In the mid 2000 and 00s I had moved from the outskirts of the small town I was raised in (pop 800~) to the small city about an hour away to do a BBA at a local university. By this point in my life I had the privilege of owning several 1980s Japanese motorcycles . Starting at the venerable Honda 50 I had worked my way up to a cb750f2 with some mild mods. Like any kid looking to soak up info I had found a motorcycle shop in the nearest city where I had eventually moved that catered to that type of bike. 
During my first year of studies I learned a lot, but mostly I learned that I really didn't know how to study. I spent hours studying  just trying to pass intro accounting. So when spring came along I found all the keen students had jobs already lined up, I had nothing for summer work except the option to go work for my father in construction. 
So one day during exams I decide to take a half hour break and pop down to the bike shop, only ten minutes from campus. The owner who knew me on a first name basis took the time to ask me how exams were going I said "fine but I don't have summer work lined up and I'm kinda bummed out about it." He instantly said "your my parts guy for the summer."

The first half of the summer is a steep learning curve. I learned suppliers, parts, how to read microfiche...all the stuff you need when you work at a shop that specializes in 30 year old bikes. I also learned the "regulars".

I would say it must have been august because I was starting to get the hang of things when on a Wednesday  night I had a customer walk in. This guy must have been 6"5 and had a big old braided beard. I guessed he was in his 30s and he had what I could describe as a hard look about him. He explained he had a kz900 chopper, and his stator had failed. He was only "home" for a couple weeks and needed one ASAP. He explained that the big dealers had laughed him out of the store.
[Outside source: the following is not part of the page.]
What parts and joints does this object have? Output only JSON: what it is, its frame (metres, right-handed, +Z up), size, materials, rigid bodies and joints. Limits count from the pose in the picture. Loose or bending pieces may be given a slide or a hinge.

I priced up the stator and it was actually available from one of our suppliers, but the supplier had a minimum order of 500$ and we were a small shop. I told him that it would be next week and he seemed genuinely disappointed. No one else had told him they could get one so he put his 50$ deposit down and said to call him the minute it was in. I hoped we would need another stator or starter by the start of the week so I could get this guy going . 
Thursday  morning one of the tech brings a gl1200 into the bay, the thing is showroom condition, but as they are prone to do it needed a stator. It's a huge job but this bike was the customers baby and he said get it done and get it done quick! Word came down from the boss we had to get this guys 1980s gold wing back in action stat. So I tagged this stator on the order and Friday morning both stators and a Yamaha starter for stock show up(had to make 500$ min order). 
I call the number given by kz900 biker guy at 9am or so on a Friday and leave a message. "Hey XXXXX I have a kz900 stator for you". At about 10am in comes this gruff biker looking guy literally running up to the door. He swings it open looks at me and says " really?" I said yeah I got it! He yelled "you are a Beautiful Man!
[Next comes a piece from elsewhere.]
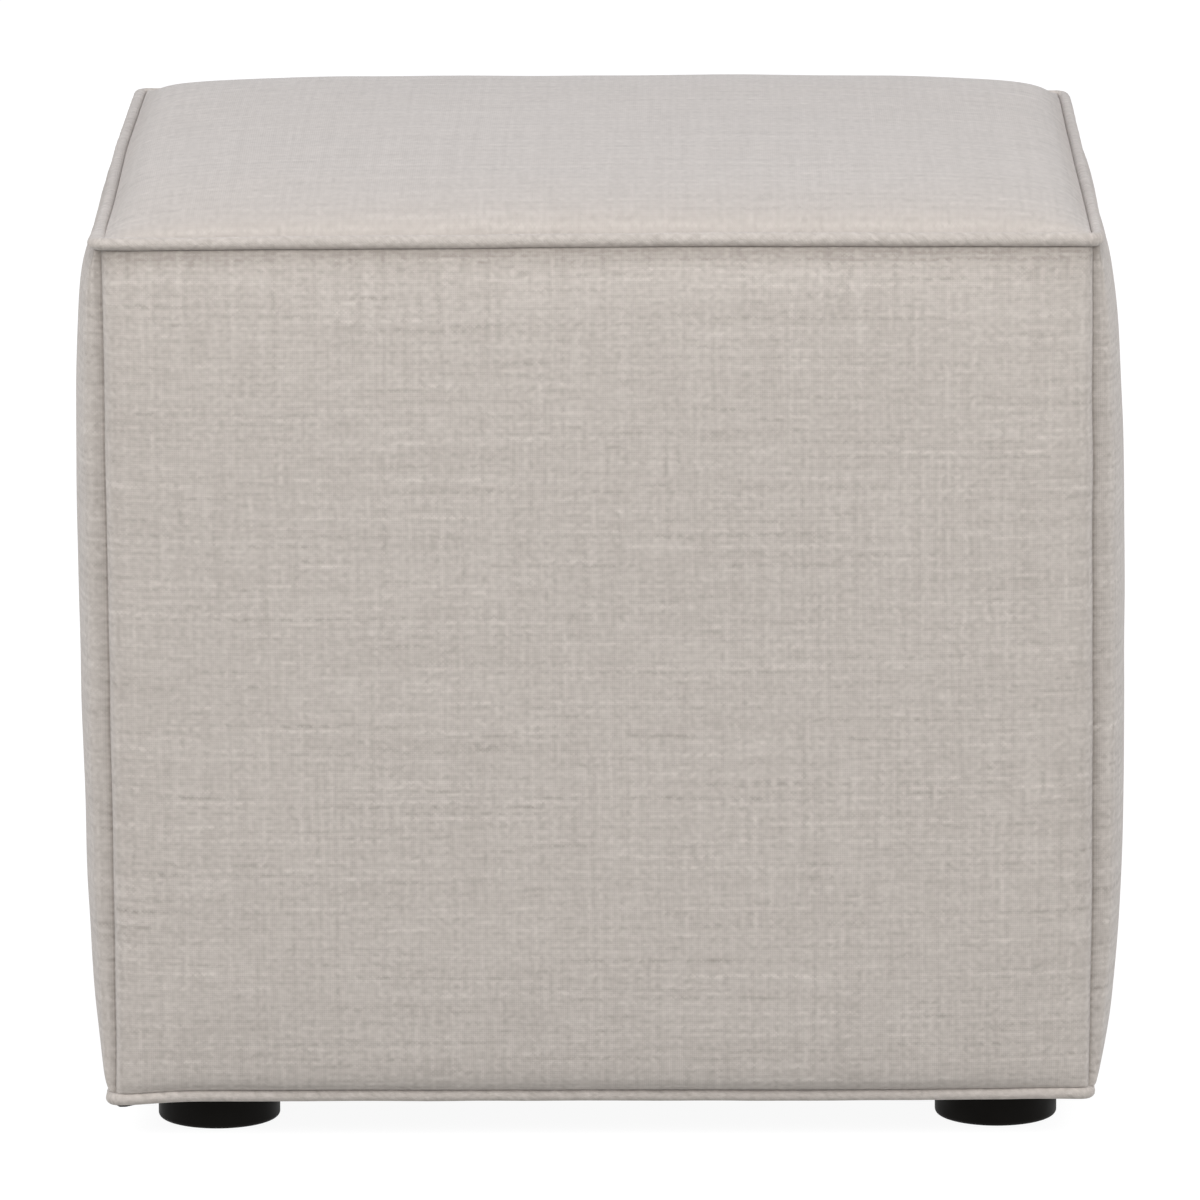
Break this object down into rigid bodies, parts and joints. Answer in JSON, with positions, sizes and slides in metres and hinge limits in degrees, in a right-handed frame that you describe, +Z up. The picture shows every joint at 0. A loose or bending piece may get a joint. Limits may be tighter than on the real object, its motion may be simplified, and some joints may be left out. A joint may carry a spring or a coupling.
{
  "type": "upholstered cube pouf stool",
  "caption": "Square padded pouf stool in a plain woven cloth, welted round its top and bottom edges, on low round feet.",
  "frame": {"origin": "on the floor, under the middle of the footprint", "axes": "+Z up, -Y towards the front, +X to the right as seen from the front"},
  "size_m": [0.4594, 0.4576, 0.4137],
  "materials": {
    "linen": "matt plain weave with slubs, linen look",
    "welt_linen": "the same cloth cut on the bias round a cord",
    "dust_cloth": "matt black non-woven",
    "black_plastic": "satin moulded"
  },
  "bodies": {
    "root": {"top_panel": "linen", "front_panel": "linen", "right_panel": "linen", "back_panel": "linen", "left_panel": "linen", "top_welt": "welt_linen", "bottom_welt": "welt_linen", "base": "dust_cloth", "foot_front_left": "black_plastic", "foot_front_right": "black_plastic", "foot_back_right": "black_plastic", "foot_back_left": "black_plastic"}
  },
  "joints": []
}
Teenage me was as taken aback, a 140lbs kid from the middle of nowhere was not accustomed to being called a beautiful  anything. Much less by what I had unjustly tagged in my head as just "some biker". Regardless of my shock I collected the balance of his payment and he went on his way. 
He returned a few more times that summer. Turned out he was a professional sound engineer between tours. He really was only in town for a few weeks and was able to go out ridding with his friends because he got his bike running again. 
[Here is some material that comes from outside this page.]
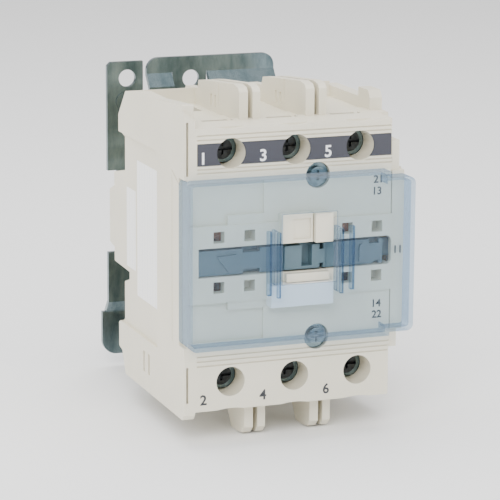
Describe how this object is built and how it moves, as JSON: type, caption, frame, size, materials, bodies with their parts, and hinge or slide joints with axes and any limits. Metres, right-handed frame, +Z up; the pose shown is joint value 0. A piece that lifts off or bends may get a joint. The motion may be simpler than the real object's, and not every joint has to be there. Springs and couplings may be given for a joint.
{
  "type": "din rail contactor",
  "caption": "Box-shaped power contactor on a zinc plate: sprung contact carrier behind a clear lift-off cover, screw terminals above and below, rail hooks and latch at the back.",
  "frame": {"origin": "on the panel plane, midway between the two fixing holes, which is also the height of the rail centre line", "axes": "front faces -Y, +X is to the right seen from the front, +Z is up"},
  "size_m": [0.087, 0.1292, 0.1299],
  "materials": {
    "zinc_steel": "zinc plated, slightly bluish",
    "ivory_plastic": "fine matte",
    "strip_grey": "satin",
    "copper": "bright copper",
    "silver": "silver alloy, satin",
    "spring_steel": "drawn wire",
    "arc_steel": "blackened sheet",
    "screw_steel": "burnished",
    "carrier_plastic": "satin blue grey",
    "core_steel": "ground laminations",
    "pad_rubber": "soft",
    "bobbin_plastic": "moulded",
    "brass": "rolled",
    "clear_plastic": "clear, glossy",
    "white_plastic": "smooth",
    "label_paper": "film label"
  },
  "bodies": {
    "housing": {"mounting_plate": "zinc_steel", "plate_screws": "zinc_steel", "latch_spring": "spring_steel", "base_housing": "ivory_plastic", "front_housing": "ivory_plastic", "upper_terminal_block": "ivory_plastic", "lower_terminal_block": "ivory_plastic", "label_strip": "strip_grey", "aux_housing": "ivory_plastic", "housing_screws": "zinc_steel", "line_contacts": "copper", "load_contacts": "copper", "fixed_tips": "silver", "arc_plates": "arc_steel", "line_cages": "zinc_steel", "load_cages": "zinc_steel", "fixed_core": "core_steel", "shading_rings": "copper", "core_pad": "pad_rubber", "coil_bobbin": "bobbin_plastic", "coil_winding": "copper", "coil_terminals": "brass", "coil_screws": "zinc_steel", "return_springs": "spring_steel", "marker_tag": "white_plastic", "side_labels": "label_paper", "aux_contacts": "brass", "aux_screws": "zinc_steel"},
    "carrier": {"contact_carrier": "carrier_plastic", "armature": "core_steel", "armature_pin": "zinc_steel", "contact_springs": "spring_steel"},
    "bridges": {"moving_bridges": "copper", "moving_tips": "silver", "aux_bridges": "brass"},
    "latch": {"din_latch": "zinc_steel"},
    "cover": {"front_cover": "clear_plastic"},
    "clamp_1": {"pad_1": "screw_steel"},
    "screw_1": {"terminal_screw_1": "screw_steel"},
    "clamp_2": {"pad_2": "screw_steel"},
    "screw_2": {"terminal_screw_2": "screw_steel"},
    "clamp_3": {"pad_3": "screw_steel"},
    "screw_3": {"terminal_screw_3": "screw_steel"},
    "clamp_4": {"pad_4": "screw_steel"},
    "screw_4": {"terminal_screw_4": "screw_steel"},
    "clamp_5": {"pad_5": "screw_steel"},
    "screw_5": {"terminal_screw_5": "screw_steel"},
    "clamp_6": {"pad_6": "screw_steel"},
    "screw_6": {"terminal_screw_6": "screw_steel"}
  },
  "joints": [
    {"name": "carrier_slide", "type": "slide", "parent": "housing", "child": "carrier", "axis": [0, 1, 0], "range_m": [0, 0.006], "stiffness_N_per_m": 800, "springref_m": -0.012, "deforming": ["return_springs"]},
    {"name": "bridge_slide", "type": "slide", "parent": "carrier", "child": "bridges", "axis": [0, -1, 0], "range_m": [0, 0.001], "deforming": ["contact_springs"]},
    {"name": "latch_slide", "type": "slide", "parent": "housing", "child": "latch", "axis": [0, 0, -1], "range_m": [0, 0.005], "stiffness_N_per_m": 600, "springref_m": -0.006, "deforming": ["latch_spring"]},
    {"name": "cover_lift", "type": "slide", "parent": "housing", "child": "cover", "axis": [0, -1, 0], "range_m": [0, 0.02]},
    {"name": "pad_1_slide", "type": "slide", "parent": "housing", "child": "clamp_1", "axis": [0, -1, 0], "range_m": [0, 0.005]},
    {"name": "screw_1_turn", "type": "hinge", "parent": "clamp_1", "child": "screw_1", "pos_m": [-0.0255, -0.106, 0.041], "axis": [0, -1, 0], "range_deg": [0, 1801]},
    {"name": "pad_2_slide", "type": "slide", "parent": "housing", "child": "clamp_2", "axis": [0, -1, 0], "range_m": [0, 0.005]},
    {"name": "screw_2_turn", "type": "hinge", "parent": "clamp_2", "child": "screw_2", "pos_m": [-0.0005, -0.106, 0.041], "axis": [0, -1, 0], "range_deg": [0, 1801]},
    {"name": "pad_3_slide", "type": "slide", "parent": "housing", "child": "clamp_3", "axis": [0, -1, 0], "range_m": [0, 0.005]},
    {"name": "screw_3_turn", "type": "hinge", "parent": "clamp_3", "child": "screw_3", "pos_m": [0.0245, -0.106, 0.041], "axis": [0, -1, 0], "range_deg": [0, 1801]},
    {"name": "pad_4_slide", "type": "slide", "parent": "housing", "child": "clamp_4", "axis": [0, -1, 0], "range_m": [0, 0.005]},
    {"name": "screw_4_turn", "type": "hinge", "parent": "clamp_4", "child": "screw_4", "pos_m": [-0.0255, -0.106, -0.0435], "axis": [0, -1, 0], "range_deg": [0, 1801]},
    {"name": "pad_5_slide", "type": "slide", "parent": "housing", "child": "clamp_5", "axis": [0, -1, 0], "range_m": [0, 0.005]},
    {"name": "screw_5_turn", "type": "hinge", "parent": "clamp_5", "child": "screw_5", "pos_m": [-0.0005, -0.106, -0.0435], "axis": [0, -1, 0], "range_deg": [0, 1801]},
    {"name": "pad_6_slide", "type": "slide", "parent": "housing", "child": "clamp_6", "axis": [0, -1, 0], "range_m": [0, 0.005]},
    {"name": "screw_6_turn", "type": "hinge", "parent": "clamp_6", "child": "screw_6", "pos_m": [0.0245, -0.106, -0.0435], "axis": [0, -1, 0], "range_deg": [0, 1801]}
  ],
  "couplings": [
    {"joint": "bridge_slide", "follows": "carrier_slide", "ratio": 0.16667},
    {"joint": "screw_1_turn", "follows": "pad_1_slide", "rad_per_m": 6283.2},
    {"joint": "screw_2_turn", "follows": "pad_2_slide", "rad_per_m": 6283.2},
    {"joint": "screw_3_turn", "follows": "pad_3_slide", "rad_per_m": 6283.2},
    {"joint": "screw_4_turn", "follows": "pad_4_slide", "rad_per_m": 6283.2},
    {"joint": "screw_5_turn", "follows": "pad_5_slide", "rad_per_m": 6283.2},
    {"joint": "screw_6_turn", "follows": "pad_6_slide", "rad_per_m": 6283.2}
  ]
}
It was a hugely eye opening experience for me in realizing people are people and I need to watch out about the whole book covering situation. 
 


 

iansane
iansane HalfDork
10/22/21 10:57 a.m.

I have a '91 trans am convertible that I bought right out of high school. I had been into thirdgen firebirds since before I could learn to drive because my mother had bought an '87 formula new and it was the car I learned to drive in. This was my first convertible and as soon as I got behind the wheel I knew I had to have the car, and that I would keep it forever. Almost 20 years later and I've still got it.

After a year or so of ownership I was hauling ass home one night, say around midnight. The roads around my house were like most in rural PNW. Tiny strips of chipseal carved through massive, thick evergreen forests. Significant elevation changes and meandering corners were aplenty. I'm happy. The top is down, the sky is clear and there are a million stars in the sky lighting up my drive so much so that I almost didn't even need my headlights as crappy as they were. I'm speeding. At least double, and in some places triple, the speed limit. But the trans am just begging to be abused.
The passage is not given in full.